Now we read in all years by creating a union. We also add the year as a logical partition column, this will be used later.

In [None]:
from functools import reduce

# Read in all years, store them in an Python array
raw_weather_per_year = [spark.read.text(storageLocation + "/" + str(i)).withColumn("year", lit(i)) for i in range(2003,2020)]

# Union all years together
raw_weather = reduce(lambda l,r: l.union(r), raw_weather_per_year)                        

# Display first 10 records
raw_weather.limit(10).toPandas()

## Extract Information

The raw data is not exactly nice to work with, so we need to extract the relevant information by using appropriate substr operations.

In [None]:
weather = raw_weather.select(
    col("year"),
    substring(col("value"),5,6).alias("usaf"),
    substring(col("value"),11,5).alias("wban"),
    substring(col("value"),16,8).alias("date"),
    substring(col("value"),24,4).alias("time"),
    substring(col("value"),42,5).alias("report_type"),
    substring(col("value"),61,3).alias("wind_direction"),
    substring(col("value"),64,1).alias("wind_direction_qual"),
    substring(col("value"),65,1).alias("wind_observation"),
    (substring(col("value"),66,4).cast("float") / lit(10.0)).alias("wind_speed"),
    substring(col("value"),70,1).alias("wind_speed_qual"),
    (substring(col("value"),88,5).cast("float") / lit(10.0)).alias("air_temperature"),
    substring(col("value"),93,1).alias("air_temperature_qual")
)
    
weather.limit(10).toPandas()

## Read in Station Metadata

Fortunately station metadata is stored as CSV, so we can directly read that using Sparks `spark.read.csv` mechanisum. The data can be found at `storageLocation + '/isd-history'`.

You should also specify the `DataFrameReader` option `header` to be `True`, this will use the first line of the CSV for creating column names.

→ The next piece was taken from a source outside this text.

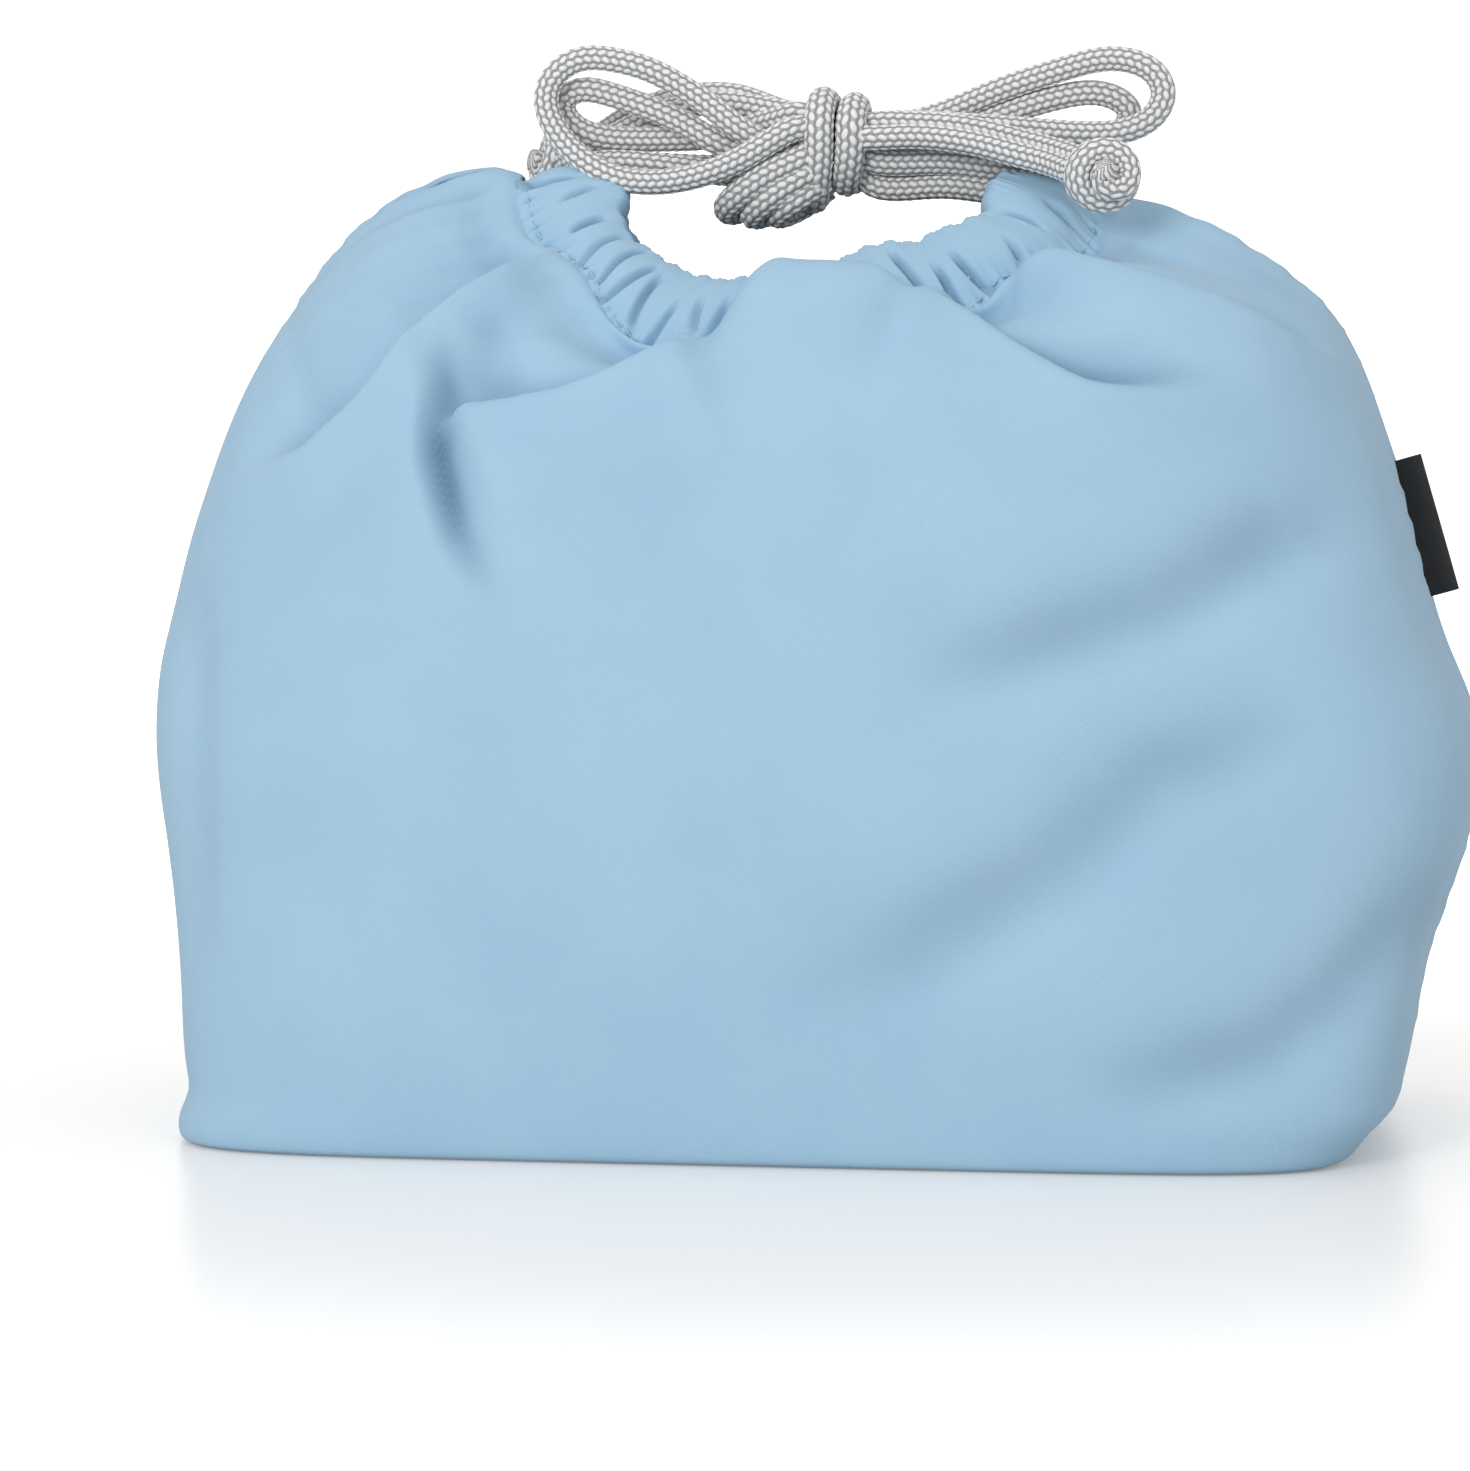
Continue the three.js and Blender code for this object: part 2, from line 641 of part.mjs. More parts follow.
function labelStrip(from, to, thickness) {
  const lean = labelTop.clone().sub(labelRoot).normalize();
  const out = new THREE.Vector2(lean.y, -lean.x);
  const corner = (along, clear) => [
    labelRoot.x + lean.x * along + out.x * clear,
    labelRoot.y + lean.y * along + out.y * clear,
  ];
  const shape = new THREE.Shape();
  shape.moveTo(...corner(0, from));
  shape.lineTo(...corner(0, to));
  shape.lineTo(...corner(labelHeight, to));
  shape.lineTo(...corner(labelHeight, from));
  shape.closePath();
  const strip = new THREE.ExtrudeGeometry(shape, { depth: thickness, bevelEnabled: false });
  strip.rotateX(turn / 4);
  strip.translate(0, thickness / 2, 0);
  return strip;
}

// The cloth bows out a little between the label's ends, and the label stands clear of that.
const bowOuts = sideProfile
  .filter((p) => p.y > labelFoot && p.y < labelHead)
  .map((p) => p.x - between(labelRoot.x, labelTop.x, (p.y - labelFoot) / labelHeight));
const labelClear = sewnGap + Math.max(0, ...bowOuts);

// Assembly
const bag = new THREE.Group();
bag.add(piece("front_panel", geometryOf(shell.intersect(halfSpace(-1))), "cloth"));
bag.add(piece("back_panel", geometryOf(shell.intersect(halfSpace(1))), "cloth"));
bag.add(piece("base_seam", baseSeam(), "lining"));
for (const [side, sign] of [["left", -1], ["right", 1]]) {
  bag.add(piece(`${side}_side_seam`, sideAllowance(sign), "lining"));
  bag.add(piece(`${side}_corner_seam`, cornerSeam(sign), "lining"));
}
bag.add(
  piece("label_stitching", labelStrip(labelClear, labelClear + labelStitchWidth, labelThickness), "thread"),
);
const labelStart = labelClear + labelStitchWidth + sewnGap;
bag.add(piece("side_label", labelStrip(labelStart, labelReach, labelThickness), "ribbon"));

for (const [lip, sign] of [["front", 1], ["back", -1]]) {
  const thread = circleOutline(threadSetback, threadOut, threadDiameter, 6);
  bag.add(piece(`${lip}_casing`, casing(sign), "cloth"));
  bag.add(piece(`${lip}_casing_stitching`, alongBand(thread, sign), "thread"));
  const lanes = [["left", innerLane], ["right", outerLane]];
  for (const [side, lane] of lanes) {
    const run = alongBand(circleOutline(lane, 0, cordDiameter, cordSides), sign);
    bag.add(piece(`${side}_cord_${lip}_run`, run, "braid"));
  }
}

const bow = new THREE.Group();
bow.position.copy(knotCentre);
for (const [name, points] of Object.entries(routes)) {
  bow.add(piece(name, strand(points), "braid"));
}
bow.add(piece("bow_knot_core", core(), "braid"));
bow.add(piece("bow_knot_left_wrap", wrap(-wrapPitch / 2), "braid"));
bow.add(piece("bow_knot_right_wrap", wrap(wrapPitch / 2), "braid"));
bow.add(piece("bow_knot_bight", bight(), "braid"));
bow.add(
  piece("left_stopper_knot", stopper(leftStopperPlace, new THREE.Vector3(-0.9, -0.4, 0.1)), "braid"),
);
bow.add(
  piece("right_stopper_knot", stopper(rightStopperPlace, new THREE.Vector3(0.35, -0.9, 0.1)), "braid"),
);
bag.add(bow);

export default bag;
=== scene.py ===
import math

import bmesh
import bpy
import numpy as np
from mathutils import Matrix, Vector


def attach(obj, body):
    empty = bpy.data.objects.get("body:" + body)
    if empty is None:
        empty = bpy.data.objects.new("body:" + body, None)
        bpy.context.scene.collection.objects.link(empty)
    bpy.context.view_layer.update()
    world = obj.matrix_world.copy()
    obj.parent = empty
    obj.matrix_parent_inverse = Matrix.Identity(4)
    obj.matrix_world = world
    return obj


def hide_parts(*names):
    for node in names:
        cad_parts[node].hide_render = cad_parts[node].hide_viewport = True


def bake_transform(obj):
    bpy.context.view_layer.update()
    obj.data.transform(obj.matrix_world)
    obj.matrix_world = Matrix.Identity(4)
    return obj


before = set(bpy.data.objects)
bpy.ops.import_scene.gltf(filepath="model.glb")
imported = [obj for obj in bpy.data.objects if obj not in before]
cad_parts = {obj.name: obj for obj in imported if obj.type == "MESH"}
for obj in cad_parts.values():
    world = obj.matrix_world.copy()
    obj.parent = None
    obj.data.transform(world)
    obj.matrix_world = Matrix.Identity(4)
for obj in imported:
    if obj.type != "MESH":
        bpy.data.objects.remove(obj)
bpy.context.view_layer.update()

# The camera: a long lens a little above the rim, to the right of the middle, so that the right side
# seam shows and both lips of the mouth lie at one height.
camera_place = Vector((0.1321, -1.0317, 0.1599))
camera_target = Vector((-0.01345, 0.00415, 0.06839))
camera = bpy.data.objects.new("camera", bpy.data.cameras.new("camera"))
camera.data.sensor_width = 36
camera.data.lens = 143.3
camera.location = camera_place
camera.rotation_euler = (camera_target - camera_place).to_track_quat("-Z", "Y").to_euler()
camera.data.clip_start = 0.01
camera.data.clip_end = 20
bpy.context.scene.collection.objects.link(camera)
bpy.context.scene.camera = camera

# The cords of the bow: a soft round polyester braid, white and light grey, 4.6 mm thick. Every second
# carrier of one lay is white, so white picks stand in staggered rows on the grey.
# Two cords, each doubled back on itself, are tied together in a bow with doubled loops and tails.
CORD_DIAMETER = 0.0046
CORD_SPACING = 0.0002
CORD_SIDES = 48
CARRIERS = 10
PICK_LENGTH = 0.00082
PICK_RELIEF = 0.00026
ROW_WIDTH = 1.445
PICK_LEAN = 0.7
# White and grey picks: place along the lay, half length and half width in millimetres, and height.
PICKS = ((1, 0.8, 0.52, 1.0), (0, 0.58, 0.42, 0.7))
WHITE_YARN = (0.9, 0.9, 0.89, 1)
GREY_YARN = (0.52, 0.52, 0.515, 1)
KNOT = np.array((5.8, 0.0, 175.0))


def walked_along(line):
    """The way walked along a line of points, up to each of them."""
    return np.concatenate([[0], np.cumsum(np.linalg.norm(np.diff(line, axis=0), axis=1))])


def smooth_line(route, spacing):
    """A natural spline through a few points, given back as points at an even spacing."""
    points = np.array(route, float)
    chord = np.linalg.norm(np.diff(points, axis=0), axis=1) ** 0.5
    knots = np.concatenate([[0], np.cumsum(chord)])
    count = len(points)
    matrix = np.eye(count)
    right = np.zeros((count, 3))
    for i in range(1, count - 1):
        before = knots[i] - knots[i - 1]
        after = knots[i + 1] - knots[i]
        matrix[i, i - 1 : i + 2] = before, 2 * (before + after), after
        right[i] = 6 * ((points[i + 1] - points[i]) / after - (points[i] - points[i - 1]) / before)
    bend = np.linalg.solve(matrix, right)
    at = np.linspace(0, knots[-1], 60 * count)
    seg = np.clip(np.searchsorted(knots, at, "right") - 1, 0, count - 2)
    gap = (knots[seg + 1] - knots[seg])[:, None]
    x0 = (at - knots[seg])[:, None]
    x1 = (knots[seg + 1] - at)[:, None]
    line = (
        (bend[seg] * x1**3 + bend[seg + 1] * x0**3) / (6 * gap)
        + (points[seg] / gap - bend[seg] * gap / 6) * x1
        + (points[seg + 1] / gap - bend[seg + 1] * gap / 6) * x0
    )
    walked = walked_along(line)
    steps = max(3, int(round(walked[-1] / spacing)))
    even = np.linspace(0, walked[-1], steps + 1)
    return np.stack([np.interp(even, walked, line[:, k]) for k in range(3)], axis=1)


def smooth_step(value, low, high):
    share = np.clip((value - low) / (high - low), 0, 1)
    return share * share * (3 - 2 * share)


def carried_frames(line):
    """Direction of a line at each point, and two ways across it that don't twist."""
    tangent = np.gradient(line, axis=0)
    tangent /= np.linalg.norm(tangent, axis=1)[:, None]
    seed = np.array((0.0, 0.0, 1.0)) if abs(tangent[0][2]) < 0.8 else np.array((0.0, 1.0, 0.0))
    across = np.zeros_like(line)
    last = seed
    for i, direction in enumerate(tangent):
        last = last - direction * last.dot(direction)
        last = last / np.linalg.norm(last)
        across[i] = last
    return tangent, across, np.cross(tangent, across)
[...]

Store the result in a variable called `stations` and again print the first 10 lines using the `toPandas()` method.

In [None]:
# Read in stations metadata
stations = ...

# Display first 10 records    
stations.limit(10).toPandas()

# Process Data

Now we want to perform a simple analysis on the data: Calculate minimum and maximum wind speed and air temperature per country and year. This needs to be performed in three steps:

1. Join weather data and stations on the columns 'usaf' and 'wban'
2. Group the data by the relevant columns year and country
3. Perform min/max aggregations. Also pay attentions to the fields `air_temperature_qual` and `wind_speed_qual`, where "1" means valid value

**Since processing the full date range may take a considerable amount of time, you might first want to start with a single year. This can be done by temporarily replacing `raw_weather` with `raw_wather_2003`**

In [None]:
joined_weather = ... # Join weather and stations on usaf and wban

# Print Results
pdf = joined_weather.limit(10).toPandas()    
pdf

In [None]:
# Group df by year and country
# Aggregate min/max temperature. Note that you can also use conditional expressions via when(a == v, x).otherwise(y)
result = ...

# Print Results
pdf = result.toPandas()    
pdf